Work to do >> Find how many lines of the listing include the string "copy", and report only that figure.

Dataset content >>
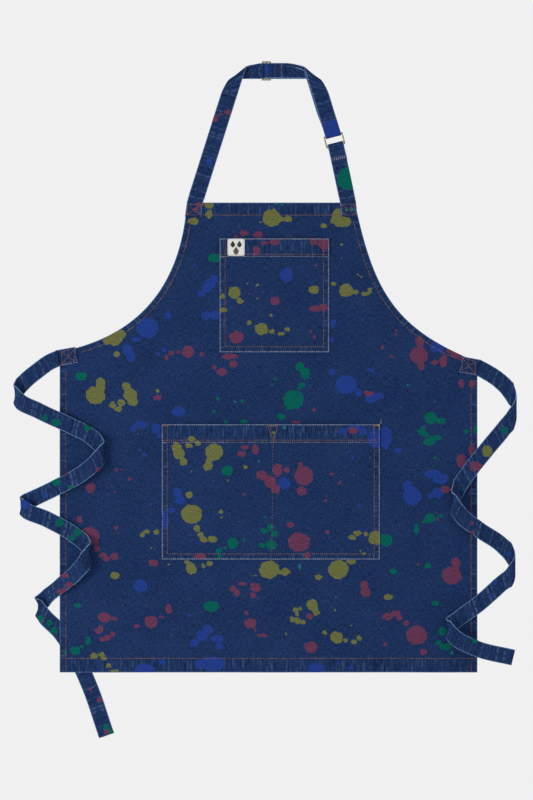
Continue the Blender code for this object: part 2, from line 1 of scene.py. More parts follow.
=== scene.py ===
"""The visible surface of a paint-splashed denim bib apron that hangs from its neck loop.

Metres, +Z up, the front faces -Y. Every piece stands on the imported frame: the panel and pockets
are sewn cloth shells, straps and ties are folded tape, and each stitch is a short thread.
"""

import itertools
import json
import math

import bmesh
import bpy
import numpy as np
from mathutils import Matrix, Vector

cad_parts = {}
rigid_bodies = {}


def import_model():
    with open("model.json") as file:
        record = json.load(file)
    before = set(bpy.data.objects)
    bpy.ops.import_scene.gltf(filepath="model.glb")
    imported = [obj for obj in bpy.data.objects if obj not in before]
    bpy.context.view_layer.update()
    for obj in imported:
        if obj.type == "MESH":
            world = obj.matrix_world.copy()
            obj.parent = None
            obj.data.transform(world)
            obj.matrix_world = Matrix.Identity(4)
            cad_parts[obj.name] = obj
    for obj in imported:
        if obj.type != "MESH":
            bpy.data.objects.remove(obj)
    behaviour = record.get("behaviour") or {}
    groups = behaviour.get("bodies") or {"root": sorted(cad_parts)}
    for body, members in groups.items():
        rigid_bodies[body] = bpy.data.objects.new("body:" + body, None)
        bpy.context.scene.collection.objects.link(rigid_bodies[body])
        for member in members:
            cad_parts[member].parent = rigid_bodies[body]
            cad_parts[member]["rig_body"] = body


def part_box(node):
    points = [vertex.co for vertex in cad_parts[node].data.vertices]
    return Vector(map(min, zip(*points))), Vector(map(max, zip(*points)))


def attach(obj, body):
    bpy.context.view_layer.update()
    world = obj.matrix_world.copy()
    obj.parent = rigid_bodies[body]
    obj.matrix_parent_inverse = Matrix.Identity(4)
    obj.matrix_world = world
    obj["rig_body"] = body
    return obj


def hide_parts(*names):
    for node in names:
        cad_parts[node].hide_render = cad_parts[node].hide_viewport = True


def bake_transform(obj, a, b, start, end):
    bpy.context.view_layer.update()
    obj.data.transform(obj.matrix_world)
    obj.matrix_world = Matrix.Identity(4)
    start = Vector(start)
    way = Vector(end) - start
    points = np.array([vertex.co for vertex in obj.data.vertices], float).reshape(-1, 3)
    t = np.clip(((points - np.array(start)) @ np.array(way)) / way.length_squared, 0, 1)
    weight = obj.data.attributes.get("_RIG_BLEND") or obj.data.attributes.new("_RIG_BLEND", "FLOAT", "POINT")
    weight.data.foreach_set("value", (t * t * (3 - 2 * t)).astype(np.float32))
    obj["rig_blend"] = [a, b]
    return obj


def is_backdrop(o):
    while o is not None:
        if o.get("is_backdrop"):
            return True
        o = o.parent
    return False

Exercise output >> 2